Available data
■ ■ ■

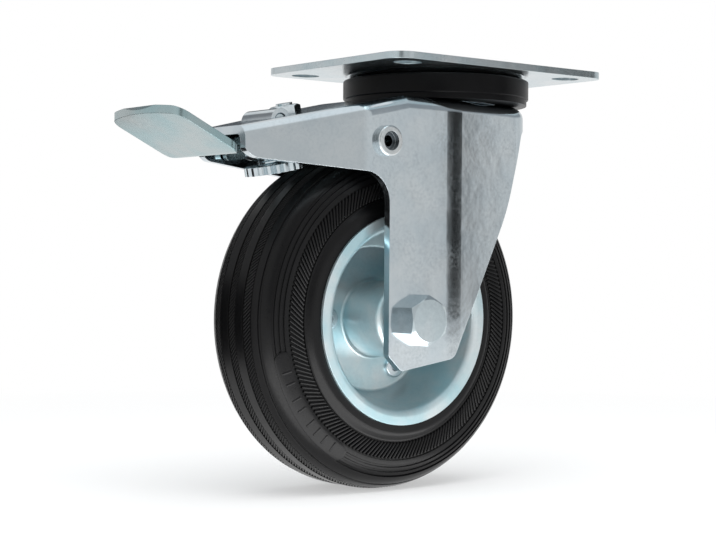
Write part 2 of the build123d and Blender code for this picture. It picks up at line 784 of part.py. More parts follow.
# ---------------------------------------------------------------- axle
with BuildPart() as axle_bolt:
    add(hexagon_blank(axle_plane(-leg_outer_y), axle_bolt_flats, axle_head_height, 0))
    with BuildSketch(axle_plane(-leg_outer_y)):
        Circle(axle_r)
    extrude(amount=-2 * leg_outer_y - axle_washer_thickness - axle_nut_height - axle_end)
    chamfer(axle_bolt.edges().filter_by(GeomType.CIRCLE).sort_by(Axis.Y)[-1], 1)
axle_bolt.part.label = "axle_bolt"
export_step(axle_bolt.part, "parts/axle_bolt.step")

with BuildPart() as axle_washer:
    with BuildSketch(axle_plane(leg_outer_y)):
        Circle(axle_washer_r)
        Circle(axle_r, mode=Mode.SUBTRACT)
    extrude(amount=axle_washer_thickness)
axle_washer.part.label = "axle_washer"
export_step(axle_washer.part, "parts/axle_washer.step")

with BuildPart() as axle_nut:
    add(hexagon_blank(axle_plane(leg_outer_y + axle_washer_thickness), axle_bolt_flats, axle_nut_height, axle_r))
axle_nut.part.label = "axle_nut"
export_step(axle_nut.part, "parts/axle_nut.step")

with BuildPart() as axle_sleeve:
    with BuildSketch(axle_plane(-leg_inner_y)):
        Circle(sleeve_r)
        Circle(axle_r + bolt_play, mode=Mode.SUBTRACT)
    extrude(amount=-hub_length)
axle_sleeve.part.label = "axle_sleeve"
export_step(axle_sleeve.part, "parts/axle_sleeve.step")

# ---------------------------------------------------------------- wheel
wheel_section = Plane(origin=wheel_centre, x_dir=(0, 1, 0), z_dir=(1, 0, 0))
boss_end_y = leg_inner_y - hub_end_gap
cage_end_y = boss_end_y - rim_sheet - cage_end_gap
roller_end_y = cage_end_y - cage_end_bar
rim_flange_y = rim_half_width - rim_sheet / 2
hub_tube_r = rim_boss_r - rim_sheet
roller_r = (hub_tube_r - hub_tube_wall - sleeve_r - roller_play) / 2
roller_pitch_r = sleeve_r + roller_play / 2 + roller_r

with BuildPart() as rim_far:
    mid_sheet = rim_sheet / 2
    with BuildSketch(wheel_section):
        with BuildLine() as section:
            FilletPolyline(
                (boss_end_y - mid_sheet, rim_boss_hole_r),
                (boss_end_y - mid_sheet, rim_boss_r - mid_sheet),
                (mid_sheet, rim_boss_r - mid_sheet),
                (mid_sheet, rim_disc_r),
                (rim_flange_y, rim_flange_inner_r),
                (rim_flange_y, rim_flange_r),
                radius=(rim_boss_fillet_r - mid_sheet, 2, 2, 2),
            )
        trace(section.edges(), rim_sheet)
    revolve(axis=axle_line)
    with BuildSketch(axle_plane(rim_sheet)):
        with PolarLocations(rim_rivet_pitch_r, rim_rivet_count, start_angle=60):
            Circle(rim_rivet_r)
    extrude(amount=-rim_sheet, mode=Mode.SUBTRACT)
rim_far.part.label = "rim_far"
export_step(rim_far.part, "parts/rim_far.step")

with BuildPart() as rim_near:
    add(mirror(rim_far.part, about=Plane.XZ, mode=Mode.PRIVATE))
rim_near.part.label = "rim_near"
export_step(rim_near.part, "parts/rim_near.step")

with BuildPart() as rim_rivets:
    with BuildSketch(axle_plane(rim_sheet)):
        with PolarLocations(rim_rivet_pitch_r, rim_rivet_count, start_angle=60):
            Circle(rim_rivet_head_r)
    extrude(amount=rim_rivet_head)
    mirror(about=Plane.XZ)
    with BuildSketch(axle_plane(rim_sheet + rim_rivet_head)):
        with PolarLocations(rim_rivet_pitch_r, rim_rivet_count, start_angle=60):
            Circle(rim_rivet_r)
    extrude(amount=-2 * (rim_sheet + rim_rivet_head))
    fillet(rim_rivets.edges().filter_by(GeomType.CIRCLE).group_by(Axis.Y)[0].group_by(SortBy.RADIUS)[-1], 0.6)
    fillet(rim_rivets.edges().filter_by(GeomType.CIRCLE).group_by(Axis.Y)[-1].group_by(SortBy.RADIUS)[-1], 0.6)
    with BuildSketch(axle_plane(rim_sheet + rim_rivet_head)):
        with PolarLocations(rim_rivet_pitch_r, rim_rivet_count, start_angle=60):
            Circle(rim_rivet_bore_r)
    extrude(amount=-2 * (rim_sheet + rim_rivet_head), mode=Mode.SUBTRACT)
rim_rivets.part.label = "rim_rivets"
export_step(rim_rivets.part, "parts/rim_rivets.step")

with BuildPart() as hub_tube:
    hub_tube_end_y = boss_end_y - rim_boss_fillet_r
    with BuildSketch(axle_plane(hub_tube_end_y)):
        Circle(hub_tube_r)
        Circle(hub_tube_r - hub_tube_wall, mode=Mode.SUBTRACT)
    extrude(amount=-2 * hub_tube_end_y)
hub_tube.part.label = "hub_tube"
export_step(hub_tube.part, "parts/hub_tube.step")

with BuildPart() as hub_seals:
    with BuildSketch(axle_plane(boss_end_y + seal_play)):
        Circle(seal_r)
        Circle(sleeve_r + running_play, mode=Mode.SUBTRACT)
    extrude(amount=seal_thickness)
    mirror(about=Plane.XZ)
hub_seals.part.label = "hub_seals"
export_step(hub_seals.part, "parts/hub_seals.step")

with BuildPart() as rollers:
    with BuildSketch(axle_plane(roller_end_y)):
        with PolarLocations(roller_pitch_r, roller_count):
            Circle(roller_r)
    extrude(amount=-2 * roller_end_y)
rollers.part.label = "rollers"
export_step(rollers.part, "parts/rollers.step")

with BuildPart() as roller_cage:
    with BuildSketch(axle_plane(cage_end_y)):
        Circle(roller_pitch_r + cage_wall / 2)
        Circle(roller_pitch_r - cage_wall / 2, mode=Mode.SUBTRACT)
    extrude(amount=-2 * cage_end_y)
    with BuildSketch(axle_plane(roller_end_y + roller_play)):
        with PolarLocations(roller_pitch_r, roller_count):
            Circle(roller_r + roller_play)
    extrude(amount=-2 * (roller_end_y + roller_play), mode=Mode.SUBTRACT)
roller_cage.part.label = "roller_cage"
export_step(roller_cage.part, "parts/roller_cage.step")

with BuildSketch() as tyre_half:
    with BuildLine():
        FilletPolyline(
            (0, rim_disc_r + rim_sheet / 2),
            (rim_flange_y, rim_flange_inner_r),
            (rim_flange_y, rim_flange_r),
            (side_y + bead_height, rim_flange_r),
            (side_y + bead_height, bead_crest_r),
            (side_y, bead_r),
            (side_y, side_groove_r[0] - side_groove_width),
            (shoulder_half_width, shoulder_r),
            (tread_flat, wheel_r),
            (0, wheel_r),
            radius=(0, 0, 0, 0, 2.5, 1, 10, 8, min(tread_edge_r, 2.2 * shoulder_run), 0),
            close=True,
        )
    make_face()

with BuildSketch() as groove_floor:
    add(tyre_half.sketch)
    mirror(about=Plane.YZ)
    offset(amount=-groove_depth)

with BuildSketch() as grooves:
    with Locations(*[(side_y, r) for r in side_groove_r]):
        Rectangle(shoulder_r - bead_r, side_groove_width)
    with Locations((side_y, (rib_band_inner_r + rib_band_outer_r) / 2)):
        Rectangle(shoulder_r - bead_r, rib_band_outer_r - rib_band_inner_r)
    with Locations((0, wheel_r), (tread_groove_y, wheel_r)):
        Rectangle(tread_groove_width, shoulder_r - bead_r)
    with Locations((shoulder_groove_y, wheel_r)):
        Rectangle(shoulder_groove_width, shoulder_r - bead_r)
    add(groove_floor.sketch, mode=Mode.SUBTRACT)

with BuildPart() as tyre:
    with BuildSketch(wheel_section):
        add(tyre_half.sketch)
        add(grooves.sketch, mode=Mode.SUBTRACT)
        mirror(about=Plane.YZ)
    revolve(axis=axle_line)
    add(rim_far.part, mode=Mode.SUBTRACT)
    add(rim_near.part, mode=Mode.SUBTRACT)
tyre.part.label = "tyre"
export_step(tyre.part, "parts/tyre.step")
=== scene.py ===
# %% [markdown]
# # A plate castor with a total lock, dressed for the studio
# The castor arrives as a frame of thirty named nodes that already have their true size
# and place. This lesson gives each of them the surface it has on the real thing, adds
# the small moulded and cut details that a solid model leaves out, and sets up a plain
# studio. Lengths are written in millimetres and turned to metres by one factor.

# %% Load the frame
import bpy
import json
from math import cos, pi, radians, sin
from mathutils import Matrix, Vector


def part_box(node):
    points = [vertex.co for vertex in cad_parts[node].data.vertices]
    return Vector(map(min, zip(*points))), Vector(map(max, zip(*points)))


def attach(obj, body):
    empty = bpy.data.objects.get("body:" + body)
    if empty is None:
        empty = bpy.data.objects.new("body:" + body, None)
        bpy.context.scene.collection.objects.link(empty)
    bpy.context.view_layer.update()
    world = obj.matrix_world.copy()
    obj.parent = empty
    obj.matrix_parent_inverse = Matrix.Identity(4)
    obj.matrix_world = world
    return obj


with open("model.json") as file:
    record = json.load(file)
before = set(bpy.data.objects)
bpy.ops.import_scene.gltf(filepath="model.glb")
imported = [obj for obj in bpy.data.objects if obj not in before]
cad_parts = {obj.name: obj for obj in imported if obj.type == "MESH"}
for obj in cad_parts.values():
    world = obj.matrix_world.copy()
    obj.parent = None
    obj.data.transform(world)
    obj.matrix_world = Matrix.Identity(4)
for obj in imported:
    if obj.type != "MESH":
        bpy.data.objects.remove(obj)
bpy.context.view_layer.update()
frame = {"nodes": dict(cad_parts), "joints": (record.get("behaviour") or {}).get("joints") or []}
nodes = frame["nodes"]
MM = 0.001
print("the frame holds", len(nodes), "nodes")

# %% [markdown]
# ## Places from the frame
# Two places carry most of what follows, the wheel's axle and the pivot of the brake
# lever. Both are the places of joints, so they are read from the frame. The wheel's
# radius runs from the axle to the top of the tyre.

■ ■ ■

Short exercise
Proceeding from the line containing "add(groove_floor.sketch, mode=Mode.SUBTRACT)" through the line containing "if empty is", transcribe the lines above exactly, both end lines included.

Answer below
    add(groove_floor.sketch, mode=Mode.SUBTRACT)

with BuildPart() as tyre:
    with BuildSketch(wheel_section):
        add(tyre_half.sketch)
        add(grooves.sketch, mode=Mode.SUBTRACT)
        mirror(about=Plane.YZ)
    revolve(axis=axle_line)
    add(rim_far.part, mode=Mode.SUBTRACT)
    add(rim_near.part, mode=Mode.SUBTRACT)
tyre.part.label = "tyre"
export_step(tyre.part, "parts/tyre.step")
=== scene.py ===
# %% [markdown]
# # A plate castor with a total lock, dressed for the studio
# The castor arrives as a frame of thirty named nodes that already have their true size
# and place. This lesson gives each of them the surface it has on the real thing, adds
# the small moulded and cut details that a solid model leaves out, and sets up a plain
# studio. Lengths are written in millimetres and turned to metres by one factor.

# %% Load the frame
import bpy
import json
from math import cos, pi, radians, sin
from mathutils import Matrix, Vector


def part_box(node):
    points = [vertex.co for vertex in cad_parts[node].data.vertices]
    return Vector(map(min, zip(*points))), Vector(map(max, zip(*points)))


def attach(obj, body):
    empty = bpy.data.objects.get("body:" + body)
    if empty is None:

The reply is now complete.